Icon's developments are The Arlington St. Pete, a 40-unit, one-acre complex on Eighth Street North along Arlington Avenue North; The District on 9th, a 34-unit, four-story structure on one acre on the corner of Ninth Street North and Arlington North; and Uptown Kenwood, a 69-unit, three-story, three-acre community on 13th Avenue North.

Bednarski says The Arlington is sold out and occupied while construction on The District on 9th and Uptown Kenwood is underway. “We're selling units as we speak,” he says.

Bednarski says Icon's projects are “catalysts for the area” and part of a dynamic wave of development revitalizing downtown St. Petersburg since 2013. The townhouses are within walking distance of downtown's EDGE (Entertaining, Dining, Galleries & Shops, Etc.) District, which is flourishing with an eclectic array of newly opened sushi bars, coffee shops, restaurants, craft beer pubs, dance clubs, art galleries and office complexes.

Innovative development spurs innovative development, Bednarski says. “Amenity proliferation: That's why we wanted to build there,” he says.

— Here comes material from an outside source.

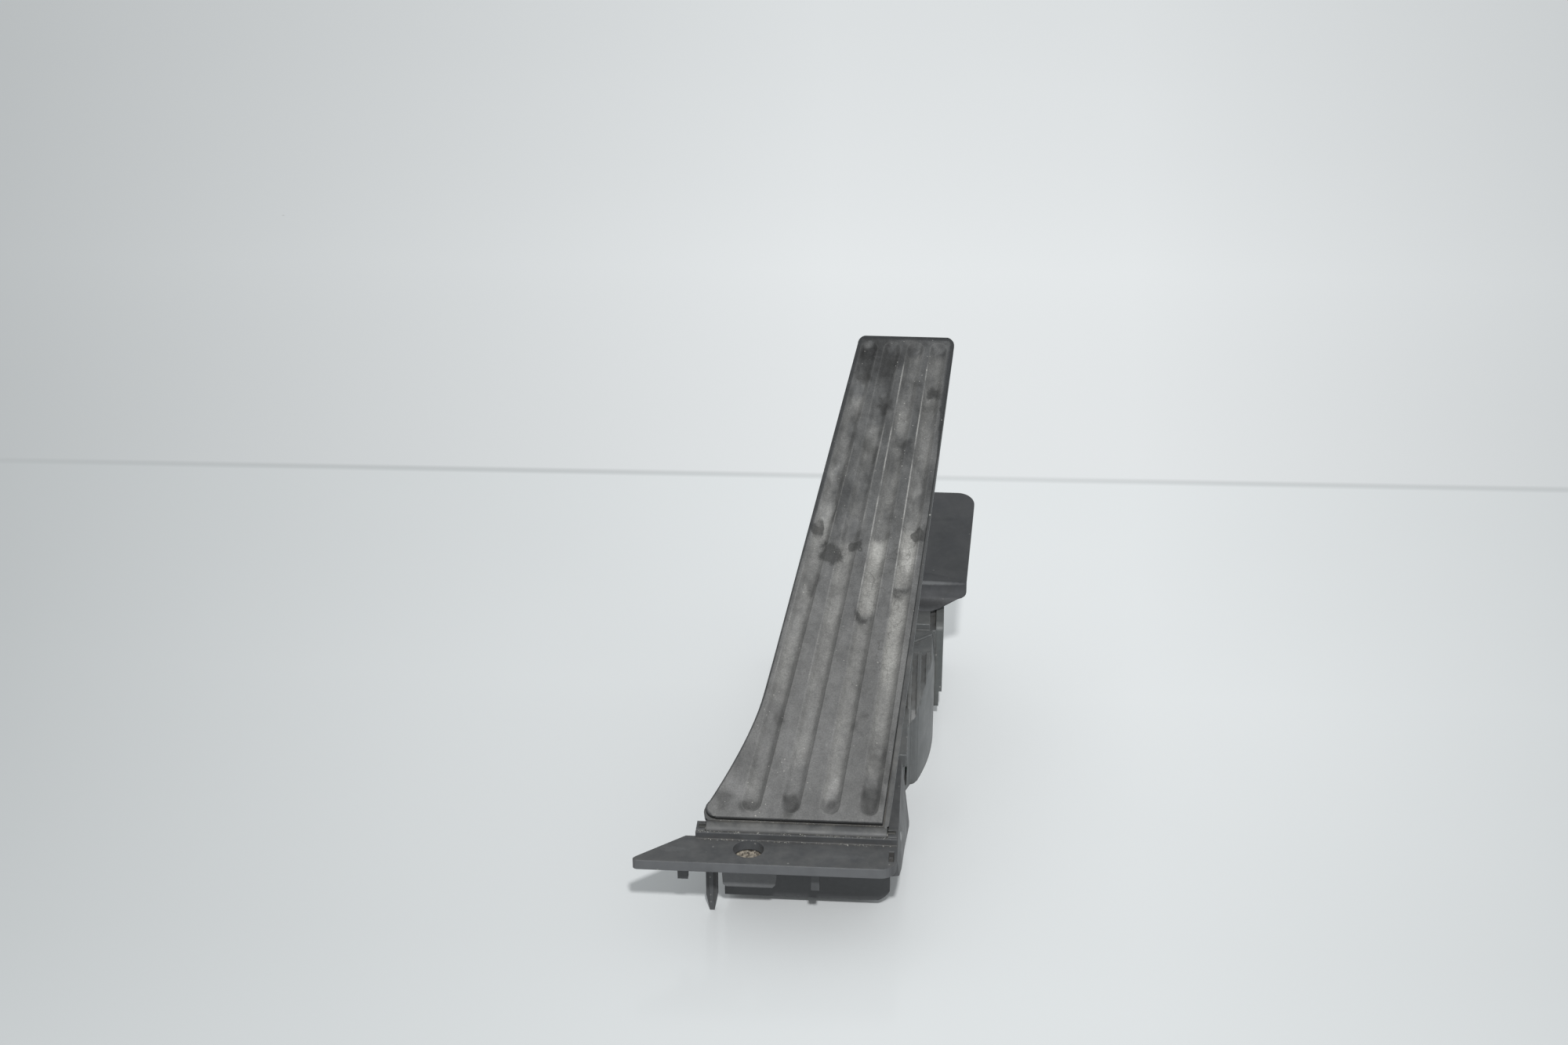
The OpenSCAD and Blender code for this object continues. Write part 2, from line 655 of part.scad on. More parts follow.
// The lower stop stands square to the floored pedal, just past the guide track
down_stop_r = 6;
down_stop_h = 6;
stop_tower_w = 14;
stop_tower_len = 22;
stop_a = track_a1 + track_foot + 1.4 + stop_pad_w / 2;
stop_y = hinge_y + stop_a * cos(floored_slope) + (free_gap + down_stop_h - rib_bottom) * sin(floored_slope);
base_len = stop_y + stop_tower_len / 2 + tail_len;
module floored_stop_frame() {
  pedal_frame(floored_slope) translate([lever_x, stop_a, rib_bottom - free_gap]) children();
}
module down_stop() {
  color("#262626")
  floored_stop_frame() mirror([0, 0, 1])
    difference() {
      cylinder(r = down_stop_r, h = down_stop_h);
      translate([0, 0, -1]) cylinder(r = 1.5, h = 4);
    }
}
module stop_tower() {
  difference() {
    intersection() {
      translate([lever_x - stop_tower_w / 2, stop_y - stop_tower_len / 2, ground_z + 1])
        cube([stop_tower_w, stop_tower_len, 90]);
      floored_stop_frame() translate([-40, -60, -down_stop_h - 120]) cube([80, 120, 120]);
    }
    translate([lever_x - stop_tower_w / 2 + 2.5, stop_y - stop_tower_len / 2 + 2.5, ground_z + wall])
      cube([stop_tower_w - 5, stop_tower_len - 5, 59]);
  }
}
module side_frame() {
  translate([0, side_y, side_z]) rotate([side_slope, 0, 0]) children();
}
module side_tower() {
  difference() {
    union() {
      intersection() {
        translate([base_right - wall, side_y + fold_u + 1, ground_z + 1])
          cube([wall, base_len - side_y - fold_u - 1, 100]);
        side_frame() translate([0, -30, -150]) cube([150, 130, 150]);
      }
      for (u = side_screw_u)
        side_frame() translate([side_screw_x, u, -9]) cylinder(r = side_boss_r, h = 9);
    }
    for (u = side_screw_u)
      side_frame() translate([side_screw_x, u, -8]) cylinder(r = 1.5, h = 20);
  }
}
module lugs() {
  for (x = [plate_left_foot - 2.6, plate_right_foot - 0.1])
    slab_x(x, x + 3.7)
      union() {
        translate([hinge_y, hinge_z]) circle(barrel_r);
        translate([hinge_y - barrel_r, -2]) square([2 * barrel_r, hinge_z + 2]);
      }
}
module front_fittings() {
  // Tabs, block with a half-round pocket, and the ribbed prong under the flange
  translate([-28.9, -1.5, -14.7]) cube([4.2, 3, 12]);
  translate([25.5, -1.8, -17.7]) cube([3.4, 3, 14]);
  difference() {
    slab_y(3.3, front_wall_y + 1)
      polygon([[-block_w / 2, -4], [block_w / 2, -4], [block_w / 2 - 1.6, -20.7], [-block_w / 2 + 2, -20.7]]);
    translate([0, 0, -9]) cylinder(r = screw_hole_r + 1.8, h = 20);
  }
  prong_y = 12.5;
  translate([-16.3 - prong_w / 2, prong_y - 1, 0])
    slab_y(0, 2)
      polygon([[0, -1], [prong_w, -1], [prong_w, ground_z + 8], [prong_w * 0.7, ground_z], [prong_w * 0.3, ground_z],
               [0, ground_z + 8]]);
  slab_x(-16.3 - 0.9, -16.3 + 0.9)
    polygon([[prong_y - 3, -1], [prong_y + 3, -1], [prong_y + 2, ground_z + 8], [prong_y + 0.6, ground_z],
             [prong_y - 0.6, ground_z], [prong_y - 3, ground_z + 8]]);
}
module base_bracket() {
  color("#3d3f41")
  difference() {
    union() {
      translate([0, 0, -flange_thick]) linear_extrude(flange_thick) flange_plan();
      translate([0, 0, -flange_thick]) linear_extrude(flange_thick) deck_plan();
      // Cross rib in front of the hinge
      translate([plate_left_foot - 2.6, screw_hole_r + 0.1, -1]) cube([plate_foot_w + 6.4, 1.4, rib_height + 1]);
      lugs();
      flank();
      base_walls();
      front_ribs();
      pedestal(pedestal_x, pedestal_x + wall, 10);
      pedestal(base_right - wall, base_right, 10);
      stop_bridge();
      stop_tower();
      side_tower();
      front_fittings();
    }
    translate([0, 0, -flange_thick - 1]) cylinder(r = screw_hole_r, h = flange_thick + 3);
    // Trough under the hinge barrel and bore of the hinge pin
    rod_x(barrel_r + 0.5, plate_left_foot + 1.1, plate_right_foot - 0.1, hinge_y, hinge_z);
    rod_x(hinge_pin_r, plate_left_foot - 1.6, plate_right_foot + 3, hinge_y, hinge_z);
    rod_x(bush_r, pedestal_x - 1, pedestal_x + wall + 1, shaft_y, shaft_z);
    rod_x(bush_r, base_right - wall - 1, base_right + 1, shaft_y, shaft_z);
    // Slot in the right front corner of the flange
    translate([flange_right - 3.4, -5, -3]) cube([2, 7, 5]);
  }
}
module hinge_pin() {
  color("#a5a5a3")
  rod_x(hinge_pin_r, plate_left_foot - 1.6, plate_right_foot + 3, hinge_y, hinge_z);
}

// Sensor housing: round front, straight rear box, drawn in (y, z)
module housing_profile(inset = 0) {
  polygon(concat(
    [[sensor_len - inset, ground_z + inset], [104 + inset, ground_z + inset]],
    arc([drum_y, drum_z], drum_r - inset, 180, 90, 16),
    [[sensor_len - inset - 12, sensor_top - inset], [sensor_len - inset, sensor_top - inset - 12]]
  ));
}
module housing_plan() {
  // A small round nose, then one long curve into the straight side
  side_r = 140;
  polygon(concat(
    [[base_right, rear_box_y + 6], [base_right, 104], [60, 104]],
    arc([62.8, 117.6], 3.4, -75, -15, 5),
    arc([sensor_right - side_r, 160], side_r, -17.6, 0, 10),
    [[sensor_right, rear_box_y + 6]]
  ));
}
module drum_ribs() {
  for (x = [57.5, 61.5, 65.5, 69.3])
    intersection() {
      slab_x(x, x + 1.6)
        difference() {
          polygon(concat([[drum_y, drum_z]], arc([drum_y, drum_z], drum_r + 1.4, 172, 96, 14)));
          circle_at([drum_y, drum_z], drum_r - 0.5);
        }
      translate([0, 0, ground_z]) linear_extrude(80) housing_front_plan();
    }
}
module circle_at(p, r) {
  translate(p) circle(r);
}
module housing_front_plan() {
  housing_plan();
  translate([base_right, 96]) square([6.5, 10]);
}
module sensor_housing() {
  color("#4a4c4e")
  difference() {
    union() {
      intersection() {
        slab_x(base_right, sensor_right) housing_profile();
        translate([0, 0, ground_z]) linear_extrude(80) housing_plan();
        slab_y(100, rear_box_y + 6)
          polygon([[base_right, ground_z], [sensor_right, ground_z], [sensor_right, -2], [sensor_right - 1.5, sensor_top],
                   [base_right, sensor_top]]);
      }
      intersection() {
        slab_x(base_right, sensor_right) housing_profile();
        translate([base_right, rear_box_y, ground_z]) cube([60, 80, 80]);
      }
      drum_ribs();
      // Tongue towards the deck, lip and raised cap on the top
      translate([56.5, deck_len + 0.4, -6.5]) cube([5.7, 42, 6]);
      translate([0, 0, sensor_top - 1]) linear_extrude(2.2)
        polygon([[60, 150.5], [71.5, 161.5], [71.5, 163.3], [60, 152.3]]);
      translate([59.5, rear_box_y, sensor_top - 1]) cube([11, 22, 4.2]);
      // Connector shroud
      translate([socket_x[0], sensor_len - 1, socket_z[0]])
        cube([socket_x[1] - socket_x[0], socket_len + 1, socket_z[1] - socket_z[0]]);
    }
    difference() {
      union() {
        slab_x(base_right + sensor_wall, 65) housing_profile(sensor_wall);
        slab_x(base_right + sensor_wall, sensor_right + 1) cover_opening(sensor_wall);
      }
      for (p = post_places) rod_x(post_r, base_right, board_x, p[0], p[1]);
      // Front wall keeps its thickness where the plan curves in
      translate([62, 100, ground_z]) cube([20, 17, 80]);
    }
    rod_x(bush_r, base_right - 1, base_right + sensor_wall + 1, shaft_y, shaft_z);
    // Rebate of the seal in the rim
    slab_x(sensor_right - 0.8, sensor_right + 1) cover_opening(1.5);
    // Connector socket and the slots of its terminals
    translate([socket_x[0] + 1.5, sensor_len + 1, socket_z[0] + 1.5])
      cube([socket_x[1] - socket_x[0] - 3, socket_len, socket_z[1] - socket_z[0] - 3]);
    terminal_blanks(0.1);
  }
}
module terminal_blanks(grow) {
  // Square terminals on both faces of the board
  for (x = [board_x - 1.2, board_x + board_thick], k = [0:pins_per_row - 1])
    translate([x - grow, sensor_len - 14, socket_z[0] + 5 + 4 * k - grow])
      cube([1.2 + 2 * grow, 14 + socket_len - 4, 1.2 + 2 * grow]);
}
module terminal_pins() {
  color("#c2a14a")
  terminal_blanks(0);
}
module sensor_board() {
  color("#2e5a3a")
  slab_x(board_x, board_x + board_thick)
    intersection() {
      housing_profile(sensor_wall + 0.3);
      translate([board_y0, socket_z[0] + 1]) square([sensor_len - board_y0, 36]);
    }
}
module sensor_chips() {
  color("#1d1d1f")
  for (p = [[shaft_y, shaft_z, 5], [158, -22, 7], [176, -12, 6]])
    translate([board_x + board_thick, p[0] - p[2] / 2, p[1] - p[2] / 2]) cube([1.2, p[2], p[2]]);
}
module cover_seal() {
  color("#202020")
  slab_x(sensor_right - 0.8, sensor_right)
    difference() {
      cover_opening(1.5);
      cover_opening(sensor_wall);
    }
}
cover_y = [rear_box_y + 0.5, sensor_len - 0.5];
cover_z = [ground_z + 8.4, sensor_top + 2.5];
cover_step_z = -20.7;
screw_sink = 2;
// The housing's side opening behind the cover
module cover_opening(inset) {
  rounded_box(rear_box_y + inset, cover_z[0] + inset - 1, sensor_len - inset, sensor_top - 10 - inset, 1.2);
}
module sensor_cover() {
  color("#3c3e40")
  difference() {
    slab_x(sensor_right, sensor_right + cover_thick) rounded_box(cover_y[0], cover_z[0], cover_y[1], cover_z[1], 4);
    // Thinner lower part
    translate([sensor_right + cover_thick * 0.62, cover_y[0] - 1, cover_z[0] - 1])
      cube([4, 80, cover_step_z - cover_z[0] + 1]);
    for (p = cover_screw_places()) {
      rod_x(1.6, sensor_right - 1, sensor_right + 5, p[0], p[1]);
      rod_x(3.3, sensor_right + cover_thick - screw_sink, sensor_right + cover_thick + 1, p[0], p[1]);
    }
  }
}
function cover_screw_places() =
  [for (y = [cover_y[0] + 5, cover_y[1] - 5]) [y, sensor_top - 4.5]];
module cover_screws() {
  head_x = sensor_right + cover_thick - screw_sink;
  color("#9a9a9a")
  for (p = cover_screw_places())
    difference() {
      union() {
        rod_x(3, head_x, head_x + 1.7, p[0], p[1]);
        rod_x(1.55, sensor_right, head_x + eps, p[0], p[1]);
      }
      rod_x(1, head_x + 0.7, head_x + 3, p[0], p[1]);
    }
}

// Side plate: sloping panel with a lower fold, drawn in (u, w) and trimmed in plan
fold_u = 9;
fold_r = 3;
head_depth = 1.7;
screw_head_r = 3.2;
module side_plate() {
  foot_dir = [-cos(side_fold), -sin(side_fold)];
  inner = arc([fold_u, -fold_r], fold_r, 90, 90 + side_fold, 4);
  outer = arc([fold_u, -fold_r], fold_r + side_thick, 90 + side_fold, 90, 4);
  foot_end_u = fold_u - side_foot * cos(side_fold);
  color("#34363a")
  difference() {
    intersection() {
      side_frame() slab_x(side_left, side_right_far + 1)
        polygon(concat([[side_len, 0]], inner, [inner[4] + (side_foot + 3) * foot_dir, outer[0] + (side_foot + 3) * foot_dir],
                       outer, [[side_len, side_thick]]));
      side_frame() translate([0, 0, -30]) linear_extrude(50)
        polygon(concat(
          [[side_left, foot_end_u], [71, foot_end_u]],
          arc([side_right_near - 5, fold_u], 5, -55, 0, 6),
          arc([side_right_far - side_corner_r - 0.3, side_len - side_corner_r], side_corner_r, 0, 90, 8),
          [[side_left, side_len]]
        ));
    }
    for (u = side_screw_u)
      side_frame() translate([side_screw_x, u, 0]) {
        translate([0, 0, -1]) cylinder(r = 1.7, h = 10);
        translate([0, 0, side_thick - head_depth]) cylinder(r1 = 1.7, r2 = screw_head_r + 0.2, h = head_depth + eps);
      }
  }
}
module side_plate_screws() {
  color("#a0a0a0")
  for (u = side_screw_u)
    side_frame() translate([side_screw_x, u, side_thick - head_depth])
      difference() {
        union() {
          cylinder(r1 = 1.5, r2 = screw_head_r, h = head_depth);
          translate([0, 0, -side_thick + head_depth - 7]) cylinder(r = 1.5, h = side_thick - head_depth + 7 + eps);
        }
        translate([0, 0, 0.9]) cylinder(r = 1.4, h = 3, $fn = 6);
      }
}

base_bracket();
hinge_pin();
side_plate();
side_plate_screws();
down_stop();
up_stop();
left_bush();
right_bush();
outer_spring();
inner_spring();
sensor_housing();
sensor_board();
sensor_chips();
terminal_pins();
cover_seal();
sensor_cover();
cover_screws();
drive_lever();
lever_shaft();
retaining_ring();
cross_pin();
glide_heads();
rotor();
rotor_magnet();
pedal_plate();
tread();
guide_track();
guide_screws();
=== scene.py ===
"""Looks of the floor-hinged accelerator pedal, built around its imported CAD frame."""
import math
import random

import bpy
import bmesh
from mathutils import Euler, Matrix, Vector, noise


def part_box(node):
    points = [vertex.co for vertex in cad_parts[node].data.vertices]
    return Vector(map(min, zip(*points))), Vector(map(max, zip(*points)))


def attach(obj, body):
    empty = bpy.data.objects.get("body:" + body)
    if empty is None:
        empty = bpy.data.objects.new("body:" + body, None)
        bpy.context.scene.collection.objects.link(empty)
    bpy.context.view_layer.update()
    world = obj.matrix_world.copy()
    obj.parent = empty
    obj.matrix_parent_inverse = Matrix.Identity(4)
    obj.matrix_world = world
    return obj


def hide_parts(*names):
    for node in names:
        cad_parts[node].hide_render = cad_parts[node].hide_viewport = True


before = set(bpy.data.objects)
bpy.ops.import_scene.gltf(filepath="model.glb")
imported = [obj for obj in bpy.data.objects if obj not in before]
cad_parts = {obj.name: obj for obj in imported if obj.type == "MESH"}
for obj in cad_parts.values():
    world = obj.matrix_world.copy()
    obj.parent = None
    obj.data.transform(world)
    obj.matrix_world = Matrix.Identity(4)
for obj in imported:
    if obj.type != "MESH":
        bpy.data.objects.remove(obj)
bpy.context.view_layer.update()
MM = 0.001

# Without a seed, the noise vectors that push the tread's spots about start from the clock
NOISE_SEED = 368
noise.seed_set(NOISE_SEED)

# Camera, measured in the photograph: 54 mm lens, 26 degrees down, turned 4 degrees to the left
CAMERA_POS = Vector((69.9, -793.6, 535.3)) * MM
CAMERA_PITCH = math.radians(26.0)
CAMERA_TURN = math.radians(4.0)
FOCAL_PX = 3000.0
IMAGE_W = 2000.0
SENSOR_MM = 36.0

# Light: a flash above and right of the lens, as the photograph's shadows tell, a soft room,
# and a glowing backdrop
FLASH_POS = Vector((0.115, -0.80, 0.82))
FLASH_AIM = Vector((0.03, 0.10, 0.02))
FLASH_SIZE = 0.06
FLASH_POWER = 9.6
ROOM_STRENGTH = 0.50
BACKDROP_GLOW = 0.26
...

Icon was founded in 2009, a partnership between Bednarski and two fellow principals — Peggy Tseung, a former investment banking analyst at JPMorgan Chase and Ryan Studzinski, an institutional broker who has developed more than $250 million in real estate in the Tampa Bay area.

In 2012, the trio established Broome Capital, a real estate development company with three subsidiaries that specialize in providing financing for distressed housing, urban development and infill self-storage investment entities. Icon has since added IGC Builders, its own general contractor firm, and Crestview Realty Group, to its in-house capacities to become “a full turn-key operation,” Bednarski says.

Icon's first urban infill project was the Valencia at Rosemary Place in downtown Sarasota. It has since built — or is building — 13 developments, including projects in Tampa, Orlando and Atlanta and the three in St. Petersburg. Kiraly says Icon is looking to expand to Charlotte, N.C.

Bednarski says “the next wave of gentrification we're looking at” includes possible sites in Tampa Heights, Seminole Heights, South Tampa and Sarasota's Rosemary District. He says only 5% of sites the company looks at meet Icon's criteria — a five- to 10-minute walk from nightlife, retail and employment. “The difficulty is finding sites that work,” Kiraly says. “We wouldn't do something like this in Pasco County.”

Since first proposing an urban infill project that “had people scratching their heads,” Bednarski has learned some valuable lessons in the niche.

“The barriers to entry are very high,” for one, he says. Prospective developers must have the financial resources and professional capacity to handle as much as possible in-house.

By evolving into a “vertically integrated” company with the inclusion of subsidiaries such as Broome Capital and Crestview Realty, he says, Icon can get things done faster and less expensively. “We now have enough scale to be our own general contractor,” Bednarski says.